My answer to the question I expected Charlie to ask was sitting in my mind before the question came.
“You’re on your own on this one Charlie,” I said. “You don’t need Joe to even have a particle of thought that the reason you came after him was because I talked you into it. I’ll be here when you come back.”
Charlie stood and without saying a word, walked down the canyon toward camp. I moved to where I could watch him walk around the bend and it wasn’t more than ten minutes that I heard the engine start on the old Ford truck.
I wasn’t in the camp when Charlie came back with the old Indian. My dad came to get me before Charlie came back so I could return to school. I asked about Charlie and Navajo Joe and learned they went back to work on the fence in Keller before the barefoot Indian made his way back to the reservation. Joe wasn’t there the morning they found Charlie and I wanted to find him when I was told. I wanted Joe to tell me what Charlie said to make peace that unforgettable morning near the mouth of Keller. I wanted Joe to tell me that Charlie told him to chant away and that maybe Charlie even joined in.

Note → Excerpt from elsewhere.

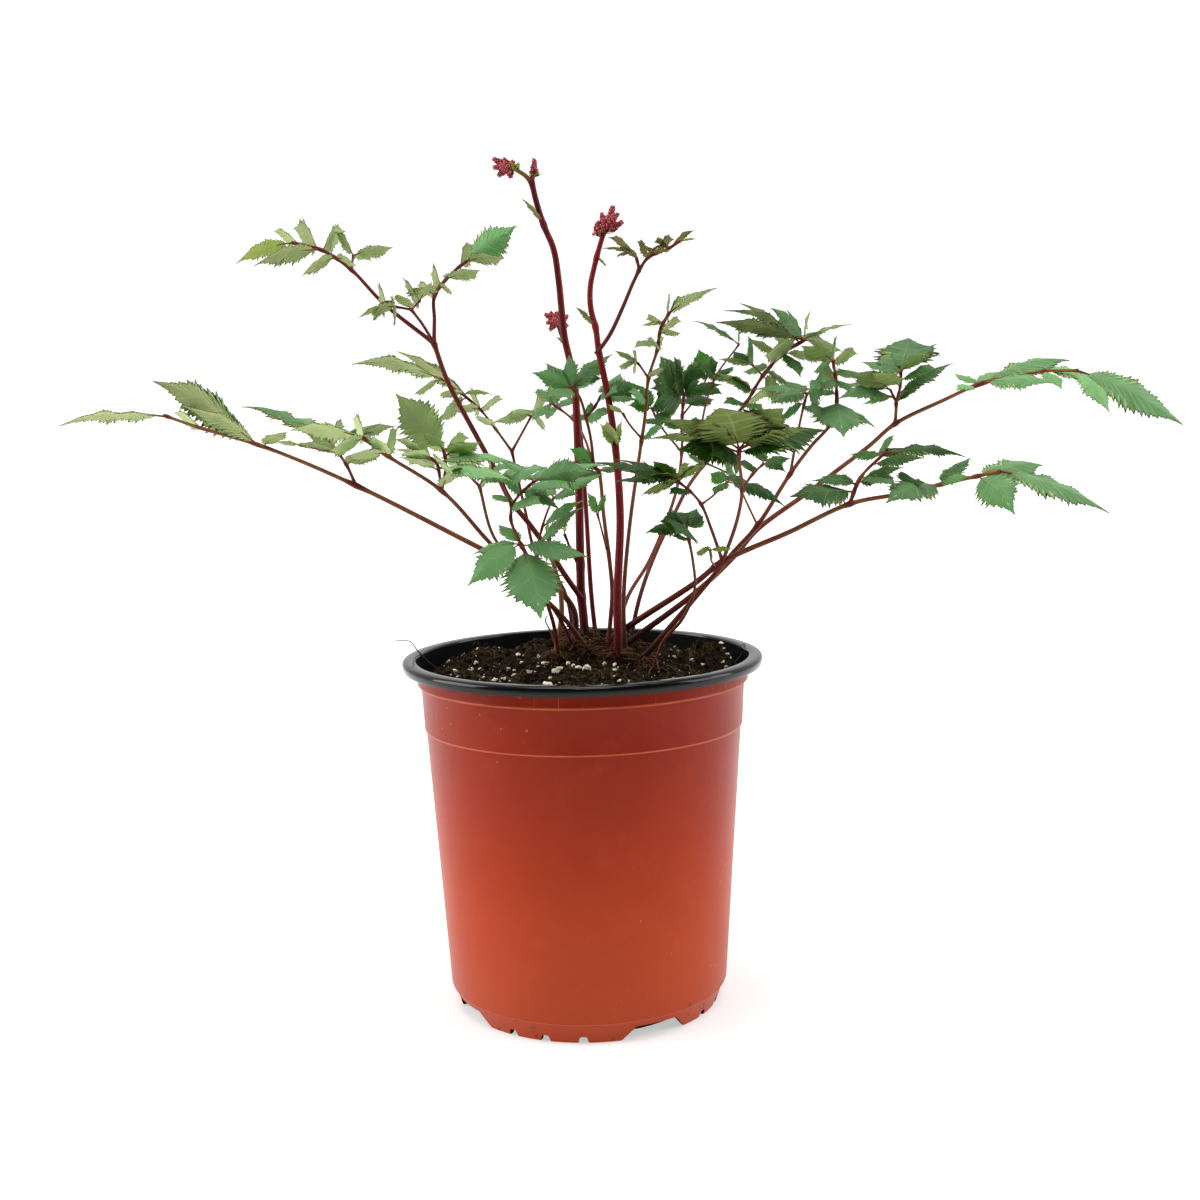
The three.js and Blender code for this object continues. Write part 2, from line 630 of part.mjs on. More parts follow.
function toothedSide(teeth) {
  const pitch = 0.86 / teeth;
  const side = [];
  for (let k = 0; k < teeth; k++) {
    const valley = k * pitch;
    const peak = valley + 0.7 * pitch;
    if (k > 0) side.push([valley, 0.8 * bladeProfile(valley)]);
    side.push([peak, 1.08 * bladeProfile(peak)]);
  }
  return side;
}

function leafletFrame(heading, rise, roll) {
  const h = radians(heading);
  const r = radians(rise);
  const along = new THREE.Vector3(Math.cos(r) * Math.cos(h), Math.cos(r) * Math.sin(h), Math.sin(r));
  const up = new THREE.Vector3(-Math.sin(r) * Math.cos(h), -Math.sin(r) * Math.sin(h), Math.cos(r));
  up.applyAxisAngle(along, radians(roll));
  const across = up.clone().cross(along);
  return { along, up, across };
}

function leafletSolid(foot, [heading, rise, length, width, roll]) {
  const { along, up, across } = leafletFrame(heading, rise, roll);
  const halfWidth = (width * length) / 2;
  const teeth = length >= FOUR_TEETH_FROM ? 4 : length >= THREE_TEETH_FROM ? 3 : 2;
  const onLength = (share) => PETIOLULE_SHARE + (1 - PETIOLULE_SHARE) * share;
  const side = toothedSide(teeth).map(([share, wide]) => [onLength(share), wide * halfWidth]);
  const folded = length >= FOLDED_FROM;
  const chain = folded ? [[PETIOLULE_SHARE, PETIOLULE_HALF_WIDTH], ...side] : side;
  const ribShares = teeth > 2 ? [0.38, 0.72] : folded ? [0.5] : [];

  const place = (share, offset, lift) => {
    const point = foot.clone().addScaledVector(along, share * length);
    point.addScaledVector(across, offset);
    const height = BLADE_ARCH * length * Math.sin(Math.PI * share) - BLADE_FOLD * Math.abs(offset);
    return point.addScaledVector(up, height + lift).toArray();
  };
  const plan = [
    ...chain,
    ...chain.map(([share, offset]) => [share, -offset]),
    ...ribShares.map((share) => [share, 0]),
    [1, 0],
  ];
  const n = chain.length;
  const tip = plan.length - 1;
  const left = [...chain.keys(), tip];
  const right = [...chain.keys()].map((i) => i + n).concat(tip);
  const rib = ribShares.map((share, i) => 2 * n + i).concat(tip);

  // Each half of the blade is zipped to the rib, the nearer point first. A short one has no fold.
  const face = folded ? [[left[0], right[0], rib[0]]] : [[left[n - 1], right[n - 1], tip]];
  if (!folded) {
    for (let i = 0; i < n - 1; i++) {
      face.push([left[i], right[i], right[i + 1]], [left[i], right[i + 1], left[i + 1]]);
    }
  }
  const zip = (edge, turned) => {
    let i = 0;
    let j = 0;
    while (i < edge.length - 1 && j < rib.length - 1) {
      const ahead = plan[edge[i + 1]][0] <= plan[rib[j + 1]][0] && edge[i + 1] !== tip;
      const next = ahead ? edge[i + 1] : rib[j + 1];
      const triangle = [edge[i], rib[j], next];
      face.push(turned ? [triangle[1], triangle[0], triangle[2]] : triangle);
      if (ahead) i++;
      else j++;
    }
  };
  zip(left, false);
  zip(right, true);

  // Both faces, the cut edge between them, and the stalklet that narrows to a point at its foot.
  const count = plan.length;
  const positions = [];
  for (const lift of [BLADE_THICKNESS / 2, -BLADE_THICKNESS / 2]) {
    plan.forEach(([share, offset]) => positions.push(place(share, offset, lift)));
  }
  positions.push(foot.toArray());
  const apex = 2 * count;
  const triangles = [];
  for (const [a, b, c] of face) {
    triangles.push([a, b, c], [a + count, c + count, b + count]);
  }
  const border = [...right, ...left.slice(0, -1).reverse()];
  for (let i = 0; i < border.length - 1; i++) {
    const [a, b] = [border[i], border[i + 1]];
    triangles.push([a, a + count, b + count], [a, b + count, b]);
  }
  const foursome = [right[0], left[0], left[0] + count, right[0] + count];
  foursome.forEach((a, i) => triangles.push([apex, a, foursome[(i + 1) % 4]]));
  return solidFromIndexed(positions, triangles);
}

function plantSolid({ stalks, leaflets }) {
  const pieces = stalks.map(([radii, ...points]) => stalkSolid(points, radii));
  for (const [stalk, place, ...shape] of leaflets) {
    pieces.push(leafletSolid(pointOnStalk(stalks[stalk].slice(1), place), shape));
  }
  return wholeBody(joined(pieces));
}

// Flower heads

function budSpikes(spikes, random) {
  const pieces = [];
  for (const [foot, tip, radius, buds] of spikes) {
    const from = new THREE.Vector3(...foot);
    const axis = new THREE.Vector3(...tip).sub(from);
    const turn = new THREE.Quaternion().setFromUnitVectors(
      new THREE.Vector3(0, 1, 0),
      axis.clone().normalize(),
    );
    const core = new THREE.ConeGeometry(radius, axis.length(), 5);
    core.applyQuaternion(turn);
    core.translate(...from.clone().addScaledVector(axis, 0.5).toArray());
    pieces.push(solidFromGeometry(core));
    for (let i = 0; i < buds; i++) {
      const share = (i + 0.3) / buds;
      const angle = GOLDEN_ANGLE * i + random();
      const outward = new THREE.Vector3(Math.cos(angle), 0.5, Math.sin(angle)).normalize();
      const bud = new THREE.ConeGeometry(BUD_RADIUS, BUD_LENGTH, 3);
      const lean = new THREE.Quaternion().setFromUnitVectors(new THREE.Vector3(0, 1, 0), outward);
      bud.translate(0, 0.15 * BUD_LENGTH, 0);
      bud.applyQuaternion(lean);
      const reach = radius * (1 - share) * 0.8;
      bud.translate(outward.x * reach, axis.length() * share, outward.z * reach);
      bud.applyQuaternion(turn);
      bud.translate(...foot);
      pieces.push(solidFromGeometry(bud));
    }
  }
  return joined(pieces);
}

// Growing medium

function soilHeight(x, y) {
  const reach = (x - MOUND_CENTRE[0]) ** 2 + (y - MOUND_CENTRE[1]) ** 2;
  const mound = MOUND_RISE * Math.exp(-reach / (2 * MOUND_SPREAD ** 2));
  const crown = CROWN_RISE * Math.exp(-reach / (2 * CROWN_SPREAD ** 2));
  return SOIL_LEVEL + mound + crown;
}

function innerRadius(height) {
  const share = (height - SHOULDER_HEIGHT) / (COLLAR_HEIGHT - SHOULDER_HEIGHT);
  return SHOULDER_RADIUS - WALL + (COLLAR_RADIUS - SHOULDER_RADIUS - 1.6) * share;
}

function soilSolid() {
  const random = seeded(11);
  const n = POT_SEGMENTS;
  const edge = innerRadius(SOIL_LEVEL - 1) - CLEARANCE;
  const low = SHOULDER_HEIGHT + WALL + CLEARANCE;
  const rings = SOIL_RINGS.map((radius) => [radius, null]);
  rings.push([edge, SOIL_LEVEL - 1]);
  rings.push([innerRadius(low) - CLEARANCE, low]);
  rings.push([FLOOR_RADIUS - WALL - CLEARANCE, low]);
  rings.push([FLOOR_RADIUS - WALL - CLEARANCE, WALL + 0.3 + CLEARANCE]);
  const positions = [[0, 0, soilHeight(0, 0)]];
  for (const [radius, height] of rings) {
    for (let k = 0; k < n; k++) {
      const angle = (2 * Math.PI * k) / n;
      const x = radius * Math.cos(angle);
      const y = radius * Math.sin(angle);
      const lump = radius > 25 ? LUMP * (2 * random() - 1) : 0;
      positions.push([x, y, height === null ? soilHeight(x, y) + lump : height]);
    }
  }
  positions.push([0, 0, WALL + 0.3 + CLEARANCE]);
  const bottom = positions.length - 1;
  const triangles = [];
  for (let k = 0; k < n; k++) {
    const next = (k + 1) % n;
    triangles.push([0, 1 + k, 1 + next]);
    for (let i = 0; i < rings.length - 1; i++) {
      const a = 1 + i * n + k;
      const b = 1 + i * n + next;
      triangles.push([a, a + n, b + n], [a, b + n, b]);
    }
    const last = 1 + (rings.length - 1) * n;
    triangles.push([last + k, bottom, last + next]);
  }
  return solidFromIndexed(positions, triangles);
}

// Pot

function potSolid() {
  const skirtTop = SHOULDER_HEIGHT - 0.8;
  const lip = POT_HEIGHT - LIP_DROP;
  const profile = [
    [0, 0],
    [FLOOR_RADIUS, 0],
    [FLOOR_RADIUS + 1.2, skirtTop],
    [FOOT_RADIUS - 2.1, skirtTop],
    [FOOT_RADIUS - 3.3, 0],
    [FOOT_RADIUS - 0.6, 0],
    [SHOULDER_RADIUS - 0.9, SHOULDER_HEIGHT - 0.6],
    [SHOULDER_RADIUS, SHOULDER_HEIGHT],
    [BAND_RADIUS - 0.6, BAND_HEIGHT - 0.8],
    [BAND_RADIUS, BAND_HEIGHT],
    [COLLAR_RADIUS - 1.5, COLLAR_HEIGHT - 0.9],
    [COLLAR_RADIUS, COLLAR_HEIGHT],
    [COLLAR_RADIUS + 0.2, lip],
    [RIM_RADIUS - 0.5, lip],
    [RIM_RADIUS, POT_HEIGHT - 1.1],
    [RIM_RADIUS - 0.9, POT_HEIGHT],
    [COLLAR_RADIUS + 0.3, POT_HEIGHT],
    [COLLAR_RADIUS - 1.3, COLLAR_HEIGHT + 0.6],
    [innerRadius(SOIL_LEVEL - 0.2), SOIL_LEVEL - 0.2],
    [innerRadius(SHOULDER_HEIGHT + WALL), SHOULDER_HEIGHT + WALL],
    [FLOOR_RADIUS - WALL, SHOULDER_HEIGHT + WALL],
    [FLOOR_RADIUS - WALL, WALL + 0.3],
    [0, WALL + 0.3],
  ];
  const lathe = new THREE.LatheGeometry(
    profile.map(([radius, height]) => new THREE.Vector2(radius, height)),
    POT_SEGMENTS,
  );
  lathe.rotateX(Math.PI / 2);
  let pot = solidFromGeometry(lathe);
  for (let i = 0; i < DRAIN_OPENINGS; i++) {
    const middle = DRAIN_FIRST_ANGLE + (i * 360) / DRAIN_OPENINGS;
    pot = pot.subtract(drainOpening(middle));
    pot = pot.subtract(drainSlot(middle));
    for (const step of NOTCH_ANGLES) pot = pot.subtract(footNotch(middle + step));
  }
  return pot;
}

function outwards(geometry, angle) {
  geometry.rotateX(Math.PI / 2);
  geometry.rotateZ(radians(angle) + Math.PI / 2);
  return geometry;
}

// A sloping-sided opening in the foot skirt, cut from the outside as far as the channel behind it.
function drainOpening(angle) {
  const half = DRAIN_FOOT_WIDTH / 2;
  const shape = new THREE.Shape();
  shape.moveTo(-half - 1, -1);
  shape.lineTo(half + 1, -1);
  shape.lineTo(DRAIN_TOP_WIDTH / 2, DRAIN_HEIGHT);
  shape.lineTo(-DRAIN_TOP_WIDTH / 2, DRAIN_HEIGHT);
  const block = new THREE.ExtrudeGeometry(shape, { depth: 20, bevelEnabled: false });
  block.translate(0, 0, FLOOR_RADIUS + 1.4);
  return solidFromGeometry(outwards(block, angle));
}

// A slot through the roof of the channel, where water leaves the pot.
function drainSlot(angle) {
  const slot = new THREE.BoxGeometry(16, 6, 4.5);
  slot.translate(0, SHOULDER_HEIGHT + 0.5, FLOOR_RADIUS + 4.2);
  return solidFromGeometry(outwards(slot, angle));
}

function footNotch(angle) {
  const shape = new THREE.Shape();
  shape.moveTo(-NOTCH_RADIUS - 0.4, -1);
  shape.lineTo(NOTCH_RADIUS + 0.4, -1);
  shape.lineTo(NOTCH_RADIUS * 0.7, 3.2);
  shape.lineTo(-NOTCH_RADIUS * 0.7, 3.2);
  const block = new THREE.ExtrudeGeometry(shape, { depth: 8, bevelEnabled: false });
  block.translate(0, 0, FOOT_RADIUS - 4);
  return solidFromGeometry(outwards(block, angle));
}

// Assembly

const astilbe = new THREE.Group();
astilbe.add(namedMesh("pot", potSolid(), "pot"));

let soil = soilSolid();
for (const { stalks } of PLANTS) {
  const [radii, ...points] = stalks[0];
  soil = soil.subtract(stalkSolid(points, radii, CLEARANCE * 1.3, 2));
}
astilbe.add(namedMesh("growing_medium", soil, "soil"));

for (const plant of PLANTS) {
  const look = plant.name.startsWith("stem") ? "flowerStem" : "frond";
  astilbe.add(namedMesh(plant.name, plantSolid(plant), look));
}

FLOWER_HEADS.forEach(({ name, stem, on, spikes }, i) => {
  const [radii, ...points] = PLANTS.find((plant) => plant.name === stem).stalks[on];
  const neck = stalkSolid(points.slice(-2), [radii[1], radii[1]], CLEARANCE * 1.3);
  const head = budSpikes(spikes, seeded(40 + i));
  astilbe.add(namedMesh(name, wholeBody(head.subtract(neck)), "flower"));
});

export default astilbe;
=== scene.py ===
# A young astilbe in bud, in a nursery pot.
# Blender works in metres; the plant's and the pot's own numbers are in millimetres.
import bpy
import math
import random
import numpy as np
from mathutils import Matrix, Quaternion, Vector, noise
from mathutils.kdtree import KDTree


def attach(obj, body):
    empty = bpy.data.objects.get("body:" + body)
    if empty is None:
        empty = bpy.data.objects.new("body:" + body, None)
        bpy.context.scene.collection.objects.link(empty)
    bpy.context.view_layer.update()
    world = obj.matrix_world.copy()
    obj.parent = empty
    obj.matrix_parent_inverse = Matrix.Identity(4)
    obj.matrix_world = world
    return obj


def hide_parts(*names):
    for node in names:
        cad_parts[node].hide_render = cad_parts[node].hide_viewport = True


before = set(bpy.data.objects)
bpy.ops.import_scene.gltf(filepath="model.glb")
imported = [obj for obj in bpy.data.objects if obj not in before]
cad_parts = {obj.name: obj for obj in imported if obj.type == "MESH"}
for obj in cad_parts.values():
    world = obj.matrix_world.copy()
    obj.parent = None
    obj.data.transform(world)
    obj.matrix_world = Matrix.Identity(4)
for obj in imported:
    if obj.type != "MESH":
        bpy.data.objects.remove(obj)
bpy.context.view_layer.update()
mm = 0.001
fullTurn = 2 * math.pi


# small helpers

def deselectAll():
    bpy.ops.object.select_all(action="DESELECT")


def pick(piece):
    deselectAll()
    piece.select_set(True)
    bpy.context.view_layer.objects.active = piece


def linked(name, data):
    piece = bpy.data.objects.new(name, data)
    bpy.context.scene.collection.objects.link(piece)
    return piece


def editMode(on):
    bpy.ops.object.mode_set(mode="EDIT" if on else "OBJECT")
    if on:
        bpy.ops.mesh.select_all(action="SELECT")


def applyModifier(piece, kind, **settings):
    modifier = piece.modifiers.new(kind.lower(), kind)
    for name, value in settings.items():
        setattr(modifier, name, value)
    pick(piece)
    bpy.ops.object.modifier_apply(modifier=modifier.name)


def joinInto(piece, others):
    pick(piece)
    for other in others:
        other.select_set(True)
    bpy.ops.object.join()
    return piece


def removePieces(*pieces):
    for piece in pieces:
        bpy.data.objects.remove(piece, do_unlink=True)


def giveMaterials(mesh, materials, slot=None):
    mesh.materials.clear()
    for material in materials:
        mesh.materials.append(material)
    if slot is not None:
        mesh.polygons.foreach_set("material_index", [slot] * len(mesh.polygons))


def setTone(mesh, tones):
    # one colour per point: red = how red or bronze, green = how light, blue = share along a stalk
    tone = mesh.attributes.new("tone", "FLOAT_COLOR", "POINT")
    tone.data.foreach_set("color", [c for t in tones for c in (*t, 1.0)])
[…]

The emotion of shock that first hit me when I learned about Charlie, quickly melted into a sadness that pushed me to want to be alone so after I learned as much as there was to know about his death, I walked up the small trail behind the school house and sat among the rocks. I guess the sadness was more for me than it was for Charlie cause Charlie left so unexpectedly. I knew that the question I could never quite get Charlie to answer with conviction had now been answered for him. Deep in my heart I had a pretty good idea what Charlie knew now that he didn’t know before he died. I could see him in my minds eye, embracing his mother and two brothers who had gone before him. I think he most likely had met the father that he never knew, giving him a piece, or maybe all, of his mind because of the way he walked out of his life when Charlie needed him the most. Most of all what I saw was Charlie turning and looking at me, his big blue eyes looking deep into my soul and smiling…a smile that said he would see me again some day. I couldn’t deny the feeling that came from deep inside me that Charlie and me and Navajo Joe would someday walk the canyons of the Muddy together and we’d finish the fence in Keller. I could see Charlie, hammer in hand, pulling barb wire taut around slender cedar posts and chanting in unison with the old Indian.
I was sure the light of eternity had unlocked the shackles of mortal comprehension for Charlie, confirming what his wise mother told him about his spirit. I sat and looked skyward toward the sand stone ledges that rose high above the school as the haunting cadence of Navajo Joe’s music filled my mind.